Oh…I see what you did there. Not only did you name only Democrats, but you also laced your post with sarcasm, and didn’t even leave a sarc tag. Such a rebel you. ;)

StoneKrab on August 4, 2012 at 9:51 AM

PappyD61 on August 4, 2012 at 9:43 AM

.
Well dang, Pappy’.

After reading that, I believe we could do it! : )

listens2glenn on August 4, 2012 at 9:52 AM

Liam,
Coolidge was a small government Republican. I think he would be a hard sell, because Hoover followed him and the Great Depression hit. I like Coolidge and think he was a man ahead of his time.

For the rest of the commenters, there is no more “carvable stone” on Mt. Rushmore, so no more faces there. If there were to be a monument such as this done today, doubtful for all the reasons we have all expressed, it would have to be in another location.

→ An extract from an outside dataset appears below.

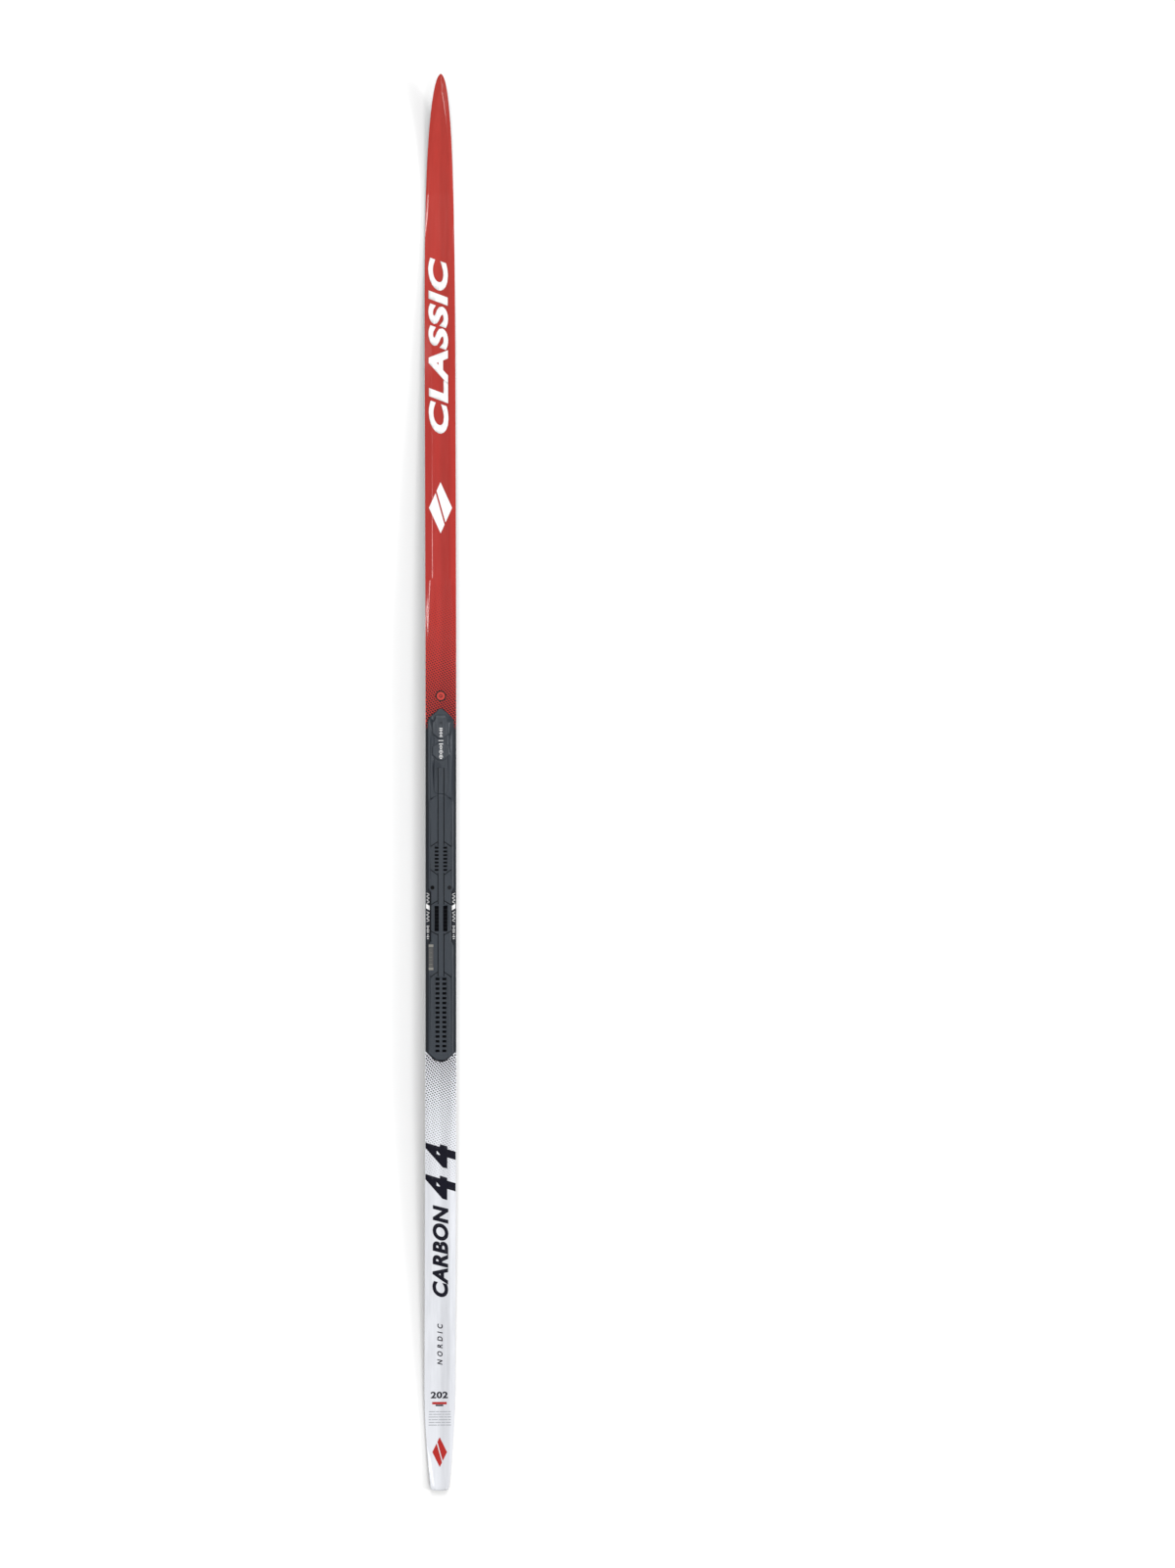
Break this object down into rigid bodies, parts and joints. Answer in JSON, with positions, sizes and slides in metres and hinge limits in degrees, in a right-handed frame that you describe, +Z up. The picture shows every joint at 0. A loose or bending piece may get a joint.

armygirl on August 4, 2012 at 9:43 AM

I grasp your reasoning, and it’s sound. I, too, prefer another location if we decided to build another monument. I’m not big on ‘improving’ something that is lovely as it stands.

But I’m thinking more of actual accomplishments and importance of action rather than politics. That’s why I, as a Conservative, can comfortably include FDR. Toss in MLK, too, while Reagan is a shoo-in for me and my first choice.

The feminists would demand a woman, and I can’t imagine who they might want. Given their lunacy, I can picture NOW demanding Alice B. Toklas or someone else so inane.

Good thing this is all academic. But it’s fun to play with.

Liam on August 4, 2012 at 9:54 AM

The Federal government could not. To many environment impact studies to contend with. And, of course, they would find the red peckerheaded twit, whose only habitat is wherever they wanted to build the monument. No matter the location of the proposed site.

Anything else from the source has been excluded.